McDonalds: Yes, we ate McDonalds in Peru. For Thanksgiving dinner. We were supposed to arrive back in Cusco around 7 pm but because of delays we didn’t get back til closer to 11. So, McDonalds it was.
Day 8: Lima
La Mar Cebicheria: Lima’s not my favorite place, but the food here is definitely worth a stop. This trendy restaurant is in a fringe part of the Miraflores neighborhood, but once inside we were wowed by the cocktails and tasting flights of ceviche. One of the best meals of our Peru trip.
Huaca Pucllana: An ancient, pre-Incan ruin, right in the middle of urban Miraflores. Honestly, historical significance aside, this site was super underwhelming; it looks like a big pile of bricks. Worth a 10 minute visit, or better yet, come at night when the ruins are lit.

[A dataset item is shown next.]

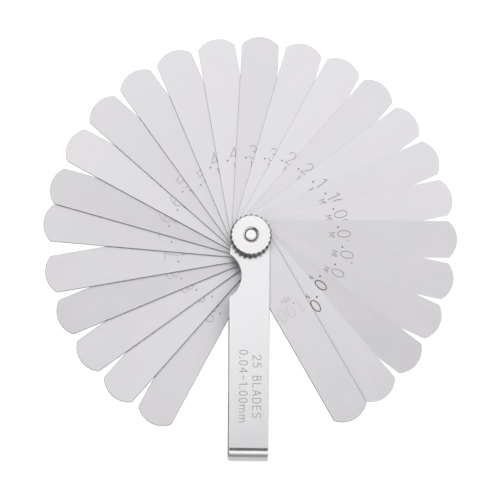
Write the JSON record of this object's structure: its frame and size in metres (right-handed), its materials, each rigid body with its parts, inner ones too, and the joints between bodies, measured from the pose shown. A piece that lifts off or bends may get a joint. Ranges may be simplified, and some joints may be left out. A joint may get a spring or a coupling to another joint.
{
  "type": "feeler gauge",
  "caption": "Fan of thin steel measuring blades on one stud, in a folded steel holder with a knurled clamping nut.",
  "frame": {"origin": "on the stud's axis, at the underside of the stud's flush head in the back leaf", "axes": "+Z along the stud towards the knurled nut, -Y along the holder to its folded tail, +X to the right seen from the nut"},
  "size_m": [0.1408, 0.1456, 0.0182],
  "materials": {
    "holder_steel": "satin, faint long grain",
    "stud_steel": "turned, peened end",
    "nut_steel": "bright plated, straight knurl",
    "blade_steel": "ground, fine grain along the blade"
  },
  "bodies": {
    "holder": {"holder": "holder_steel", "pivot_stud": "stud_steel"},
    "nut": {"knurled_nut": "nut_steel"},
    "blade_095": {"blade_095": "blade_steel"},
    "blade_090": {"blade_090": "blade_steel"},
    "blade_085": {"blade_085": "blade_steel"},
    "blade_080": {"blade_080": "blade_steel"},
    "blade_075": {"blade_075": "blade_steel"},
    "blade_070": {"blade_070": "blade_steel"},
    "blade_065": {"blade_065": "blade_steel"},
    "blade_060": {"blade_060": "blade_steel"},
    "blade_055": {"blade_055": "blade_steel"},
    "blade_050": {"blade_050": "blade_steel"},
    "blade_045": {"blade_045": "blade_steel"},
    "blade_040": {"blade_040": "blade_steel"},
    "blade_035": {"blade_035": "blade_steel"},
    "blade_030": {"blade_030": "blade_steel"},
    "blade_025": {"blade_025": "blade_steel"},
    "blade_020": {"blade_020": "blade_steel"},
    "blade_015": {"blade_015": "blade_steel"},
    "blade_010": {"blade_010": "blade_steel"},
    "blade_009": {"blade_009": "blade_steel"},
    "blade_008": {"blade_008": "blade_steel"},
    "blade_007": {"blade_007": "blade_steel"},
    "blade_006": {"blade_006": "blade_steel"},
    "blade_005": {"blade_005": "blade_steel"},
    "blade_004": {"blade_004": "blade_steel"},
    "blade_100": {"blade_100": "blade_steel"}
  },
  "joints": [
    {"name": "nut_turn", "type": "hinge", "parent": "holder", "child": "nut", "pos_m": [0, 0, 0.0157], "axis": [0, 0, 1], "range_deg": [0, 180]},
    {"name": "blade_095_swing", "type": "hinge", "parent": "holder", "child": "blade_095", "pos_m": [0, 0, 0.00149], "axis": [0, 0, 1], "range_deg": [-332.3, 27.7]},
    {"name": "blade_090_swing", "type": "hinge", "parent": "holder", "child": "blade_090", "pos_m": [0, 0, 0.00242], "axis": [0, 0, 1], "range_deg": [-319.4, 40.6]},
    {"name": "blade_085_swing", "type": "hinge", "parent": "holder", "child": "blade_085", "pos_m": [0, 0, 0.00331], "axis": [0, 0, 1], "range_deg": [-306.5, 53.5]},
    {"name": "blade_080_swing", "type": "hinge", "parent": "holder", "child": "blade_080", "pos_m": [0, 0, 0.00415], "axis": [0, 0, 1], "range_deg": [-293.6, 66.4]},
    {"name": "blade_075_swing", "type": "hinge", "parent": "holder", "child": "blade_075", "pos_m": [0, 0, 0.00494], "axis": [0, 0, 1], "range_deg": [-280.7, 79.3]},
    {"name": "blade_070_swing", "type": "hinge", "parent": "holder", "child": "blade_070", "pos_m": [0, 0, 0.00567], "axis": [0, 0, 1], "range_deg": [-265.8, 94.2]},
    {"name": "blade_065_swing", "type": "hinge", "parent": "holder", "child": "blade_065", "pos_m": [0, 0, 0.00636], "axis": [0, 0, 1], "range_deg": [-254.9, 105.1]},
    {"name": "blade_060_swing", "type": "hinge", "parent": "holder", "child": "blade_060", "pos_m": [0, 0, 0.007], "axis": [0, 0, 1], "range_deg": [-242, 118]},
    {"name": "blade_055_swing", "type": "hinge", "parent": "holder", "child": "blade_055", "pos_m": [0, 0, 0.00758], "axis": [0, 0, 1], "range_deg": [-229.1, 130.9]},
    {"name": "blade_050_swing", "type": "hinge", "parent": "holder", "child": "blade_050", "pos_m": [0, 0, 0.00812], "axis": [0, 0, 1], "range_deg": [-216.2, 143.8]},
    {"name": "blade_045_swing", "type": "hinge", "parent": "holder", "child": "blade_045", "pos_m": [0, 0, 0.00861], "axis": [0, 0, 1], "range_deg": [-203.3, 156.7]},
    {"name": "blade_040_swing", "type": "hinge", "parent": "holder", "child": "blade_040", "pos_m": [0, 0, 0.00904], "axis": [0, 0, 1], "range_deg": [-190.4, 169.6]},
    {"name": "blade_035_swing", "type": "hinge", "parent": "holder", "child": "blade_035", "pos_m": [0, 0, 0.00943], "axis": [0, 0, 1], "range_deg": [-177.5, 182.5]},
    {"name": "blade_030_swing", "type": "hinge", "parent": "holder", "child": "blade_030", "pos_m": [0, 0, 0.00977], "axis": [0, 0, 1], "range_deg": [-164.6, 195.4]},
    {"name": "blade_025_swing", "type": "hinge", "parent": "holder", "child": "blade_025", "pos_m": [0, 0, 0.01005], "axis": [0, 0, 1], "range_deg": [-152.25, 207.75]},
    {"name": "blade_020_swing", "type": "hinge", "parent": "holder", "child": "blade_020", "pos_m": [0, 0, 0.01029], "axis": [0, 0, 1], "range_deg": [-139.9, 220.1]},
    {"name": "blade_015_swing", "type": "hinge", "parent": "holder", "child": "blade_015", "pos_m": [0, 0, 0.01048], "axis": [0, 0, 1], "range_deg": [-127.55, 232.45]},
    {"name": "blade_010_swing", "type": "hinge", "parent": "holder", "child": "blade_010", "pos_m": [0, 0, 0.01062], "axis": [0, 0, 1], "range_deg": [-115.2, 244.8]},
    {"name": "blade_009_swing", "type": "hinge", "parent": "holder", "child": "blade_009", "pos_m": [0, 0, 0.01072], "axis": [0, 0, 1], "range_deg": [-102.85, 257.15]},
    {"name": "blade_008_swing", "type": "hinge", "parent": "holder", "child": "blade_008", "pos_m": [0, 0, 0.01082], "axis": [0, 0, 1], "range_deg": [-90.5, 269.5]},
    {"name": "blade_007_swing", "type": "hinge", "parent": "holder", "child": "blade_007", "pos_m": [0, 0, 0.01091], "axis": [0, 0, 1], "range_deg": [-78.15, 281.85]},
    {"name": "blade_006_swing", "type": "hinge", "parent": "holder", "child": "blade_006", "pos_m": [0, 0, 0.01098], "axis": [0, 0, 1], "range_deg": [-65.8, 294.2]},
    {"name": "blade_005_swing", "type": "hinge", "parent": "holder", "child": "blade_005", "pos_m": [0, 0, 0.01105], "axis": [0, 0, 1], "range_deg": [-53.45, 306.55]},
    {"name": "blade_004_swing", "type": "hinge", "parent": "holder", "child": "blade_004", "pos_m": [0, 0, 0.01111], "axis": [0, 0, 1], "range_deg": [-41.1, 318.9]},
    {"name": "blade_100_swing", "type": "hinge", "parent": "holder", "child": "blade_100", "pos_m": [0, 0, 0.01164], "axis": [0, 0, 1], "range_deg": [-30.2, 329.8]}
  ]
}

Costa Verde and Larcomar: This coastal string of parks and upscale shopping mall built into a sea cliff is a nice way to stretch your legs in Miraflores. There are art installations and workout stations along the way.
Barranco: This is Lima’s coolest hood — for nightlife, come here. Bars and restaurants are hopping, galleries and outdoor art bring the culture, and you’ll find random pop-up street performances.
Orient Express: This tiny bar in Barranco is modeled after a train car. Climb aboard and sip some delicious pisco sours.
Day 9: Lima
Plaza de Armas: Downtown Lima’s central square is grander than its Cusco counterpart.
Convento de San Francisco: The catacombs here are the real deal. You also have to join a tour to visit the skulls and bones in the crypt. Photography isn’t technically allowed here.
La Casa de la Literatura: A museum honoring Peruvian writers, this place is a must for any book nerds.
Hotel Bolivar: This classic hotel in downtown Lima claims to have the best pisco sours in the city.